**What is expected**
Copy down all of the data underneath, exactly as shown.

**Data section**
▽

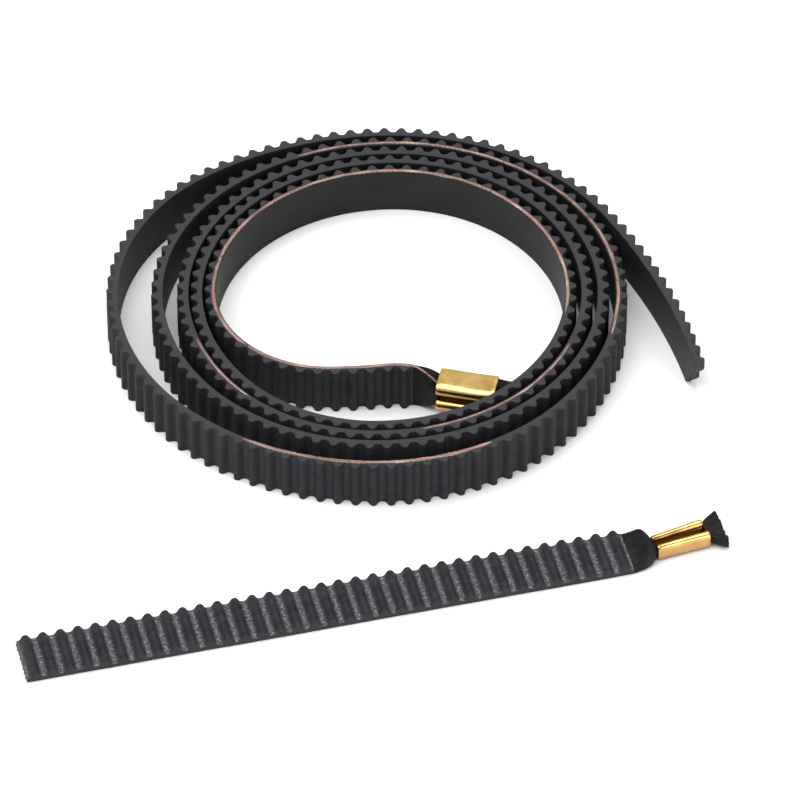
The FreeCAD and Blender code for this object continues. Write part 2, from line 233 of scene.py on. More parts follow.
def on_coil(s, h, z):
    """Belt coordinates of the long belt (arrays, millimetres) to points in the frame."""
    x, y, heading = COIL.at(s)
    px = x - h * np.sin(heading) + COIL_CENTRE[0]
    py = y + h * np.cos(heading) + COIL_CENTRE[1]
    return np.stack([px, py, z + 0 * px], -1) * MM


def on_strip(s, h, z):
    """Belt coordinates of the short length to points in the frame. It lies teeth up."""
    turn = math.radians(STRIP_HEADING)
    across = WIDTH / 2 - z
    px = s * math.cos(turn) - across * math.sin(turn) + STRIP_START[0]
    py = s * math.sin(turn) + across * math.cos(turn) + STRIP_START[1]
    return np.stack([px, py, h - H_BACK + 0 * px], -1) * MM


# ------------------------------------------------------------------ meshes
def mesh_object(name, points, faces, uvs, face_slots, materials, sharp):
    """A mesh of points and uvs given ring by ring, with edges sharper than an angle kept."""
    mesh = bpy.data.meshes.new(name)
    mesh.from_pydata(points.reshape(-1, 3).tolist(), [], faces)
    layer = mesh.uv_layers.new(name="belt")
    loops = np.zeros(len(mesh.loops), np.int32)
    mesh.loops.foreach_get("vertex_index", loops)
    layer.data.foreach_set("uv", uvs.reshape(-1, 2).astype(np.float32)[loops].ravel())
    for material in materials:
        mesh.materials.append(material)
    mesh.polygons.foreach_set("material_index", np.asarray(face_slots, np.int32))
    mesh.shade_smooth()
    mesh.set_sharp_from_angle(angle=math.radians(sharp))
    mesh.validate()
    piece = bpy.data.objects.new(name, mesh)
    bpy.context.scene.collection.objects.link(piece)
    return piece


def side_faces(rings, around):
    """Vertex numbers of the rings, and the quads between each ring and the next."""
    index = np.arange(rings * around).reshape(rings, around)
    following = np.roll(index, -1, axis=1)
    quads = np.stack([index[:-1], following[:-1], following[1:], index[1:]], -1)
    return index, quads.reshape(-1, 4).tolist()


def tube(name, points, uvs, materials, ring_slots=None, cap_slot=0, sharp=35):
    """A closed skin over rings: points and uvs are (rings, around, 3) and (rings, around, 2)."""
    rings, around = points.shape[:2]
    index, faces = side_faces(rings, around)
    faces += [index[0][::-1].tolist(), index[-1].tolist()]
    face_slots = list(ring_slots or [0] * around) * (rings - 1) + [cap_slot] * 2
    return mesh_object(name, points, faces, uvs, face_slots, materials, sharp)


def sheet_tube(name, points, uvs, materials):
    """A tube of rolled sheet, whose end faces are strips of quads between its two sides."""
    rings, around = points.shape[:2]
    index, faces = side_faces(rings, around)
    for ring, flip in ((index[0], True), (index[-1], False)):
        for k in range(around // 2 - 1):
            quad = [ring[k], ring[k + 1], ring[around - 2 - k], ring[around - 1 - k]]
            faces.append([int(i) for i in (quad[::-1] if flip else quad)])
    return mesh_object(name, points, faces, uvs, [0] * len(faces), materials, sharp=40)


def join(name, pieces):
    """Makes one piece of several, under one name."""
    bpy.ops.object.select_all(action="DESELECT")
    for piece in pieces:
        piece.select_set(True)
    bpy.context.view_layer.objects.active = pieces[0]
    bpy.ops.object.join()
    joined = bpy.context.view_layer.objects.active
    joined.name = name
    joined.data.name = name
    return joined


# ------------------------------------------------------------------ tooth profile
def arc_points(centre, radius, start, end, count):
    angles = np.linspace(start, end, count)
    return [(centre[0] + radius * math.cos(a), centre[1] + radius * math.sin(a)) for a in angles]


def pitch_cell(cover):
    """(along, height over land) through one pitch from land to land, `cover` under the skin."""
    crown = CROWN_RADIUS - cover
    root = ROOT_RADIUS + cover
    crown_centre = (0.0, TOOTH_HEIGHT - CROWN_RADIUS)
    root_centre = ((PITCH - LAND) / 2, ROOT_RADIUS)
    rise = root_centre[1] - crown_centre[1]
    apart = math.hypot(root_centre[0], rise)
    lean = math.atan2(rise, root_centre[0]) + math.acos((CROWN_RADIUS + ROOT_RADIUS) / apart)
    half = arc_points(crown_centre, crown, math.pi / 2, lean, 5)
    half += arc_points(root_centre, root, math.pi + lean, 1.5 * math.pi, 4)
    left = [(-x, y) for x, y in reversed(half[1:])]
    return np.array([(-PITCH / 2, -cover)] + left + half)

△

**Exercise result**
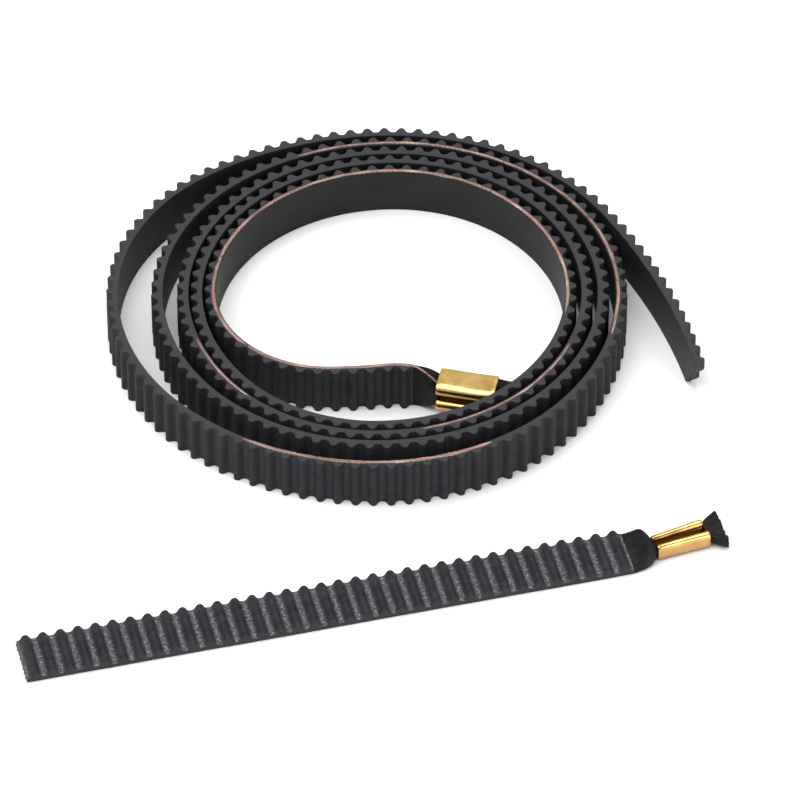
The FreeCAD and Blender code for this object continues. Write part 2, from line 233 of scene.py on. More parts follow.
def on_coil(s, h, z):
    """Belt coordinates of the long belt (arrays, millimetres) to points in the frame."""
    x, y, heading = COIL.at(s)
    px = x - h * np.sin(heading) + COIL_CENTRE[0]
    py = y + h * np.cos(heading) + COIL_CENTRE[1]
    return np.stack([px, py, z + 0 * px], -1) * MM


def on_strip(s, h, z):
    """Belt coordinates of the short length to points in the frame. It lies teeth up."""
    turn = math.radians(STRIP_HEADING)
    across = WIDTH / 2 - z
    px = s * math.cos(turn) - across * math.sin(turn) + STRIP_START[0]
    py = s * math.sin(turn) + across * math.cos(turn) + STRIP_START[1]
    return np.stack([px, py, h - H_BACK + 0 * px], -1) * MM


# ------------------------------------------------------------------ meshes
def mesh_object(name, points, faces, uvs, face_slots, materials, sharp):
    """A mesh of points and uvs given ring by ring, with edges sharper than an angle kept."""
    mesh = bpy.data.meshes.new(name)
    mesh.from_pydata(points.reshape(-1, 3).tolist(), [], faces)
    layer = mesh.uv_layers.new(name="belt")
    loops = np.zeros(len(mesh.loops), np.int32)
    mesh.loops.foreach_get("vertex_index", loops)
    layer.data.foreach_set("uv", uvs.reshape(-1, 2).astype(np.float32)[loops].ravel())
    for material in materials:
        mesh.materials.append(material)
    mesh.polygons.foreach_set("material_index", np.asarray(face_slots, np.int32))
    mesh.shade_smooth()
    mesh.set_sharp_from_angle(angle=math.radians(sharp))
    mesh.validate()
    piece = bpy.data.objects.new(name, mesh)
    bpy.context.scene.collection.objects.link(piece)
    return piece


def side_faces(rings, around):
    """Vertex numbers of the rings, and the quads between each ring and the next."""
    index = np.arange(rings * around).reshape(rings, around)
    following = np.roll(index, -1, axis=1)
    quads = np.stack([index[:-1], following[:-1], following[1:], index[1:]], -1)
    return index, quads.reshape(-1, 4).tolist()


def tube(name, points, uvs, materials, ring_slots=None, cap_slot=0, sharp=35):
    """A closed skin over rings: points and uvs are (rings, around, 3) and (rings, around, 2)."""
    rings, around = points.shape[:2]
    index, faces = side_faces(rings, around)
    faces += [index[0][::-1].tolist(), index[-1].tolist()]
    face_slots = list(ring_slots or [0] * around) * (rings - 1) + [cap_slot] * 2
    return mesh_object(name, points, faces, uvs, face_slots, materials, sharp)


def sheet_tube(name, points, uvs, materials):
    """A tube of rolled sheet, whose end faces are strips of quads between its two sides."""
    rings, around = points.shape[:2]
    index, faces = side_faces(rings, around)
    for ring, flip in ((index[0], True), (index[-1], False)):
        for k in range(around // 2 - 1):
            quad = [ring[k], ring[k + 1], ring[around - 2 - k], ring[around - 1 - k]]
            faces.append([int(i) for i in (quad[::-1] if flip else quad)])
    return mesh_object(name, points, faces, uvs, [0] * len(faces), materials, sharp=40)


def join(name, pieces):
    """Makes one piece of several, under one name."""
    bpy.ops.object.select_all(action="DESELECT")
    for piece in pieces:
        piece.select_set(True)
    bpy.context.view_layer.objects.active = pieces[0]
    bpy.ops.object.join()
    joined = bpy.context.view_layer.objects.active
    joined.name = name
    joined.data.name = name
    return joined


# ------------------------------------------------------------------ tooth profile
def arc_points(centre, radius, start, end, count):
    angles = np.linspace(start, end, count)
    return [(centre[0] + radius * math.cos(a), centre[1] + radius * math.sin(a)) for a in angles]


def pitch_cell(cover):
    """(along, height over land) through one pitch from land to land, `cover` under the skin."""
    crown = CROWN_RADIUS - cover
    root = ROOT_RADIUS + cover
    crown_centre = (0.0, TOOTH_HEIGHT - CROWN_RADIUS)
    root_centre = ((PITCH - LAND) / 2, ROOT_RADIUS)
    rise = root_centre[1] - crown_centre[1]
    apart = math.hypot(root_centre[0], rise)
    lean = math.atan2(rise, root_centre[0]) + math.acos((CROWN_RADIUS + ROOT_RADIUS) / apart)
    half = arc_points(crown_centre, crown, math.pi / 2, lean, 5)
    half += arc_points(root_centre, root, math.pi + lean, 1.5 * math.pi, 4)
    left = [(-x, y) for x, y in reversed(half[1:])]
    return np.array([(-PITCH / 2, -cover)] + left + half)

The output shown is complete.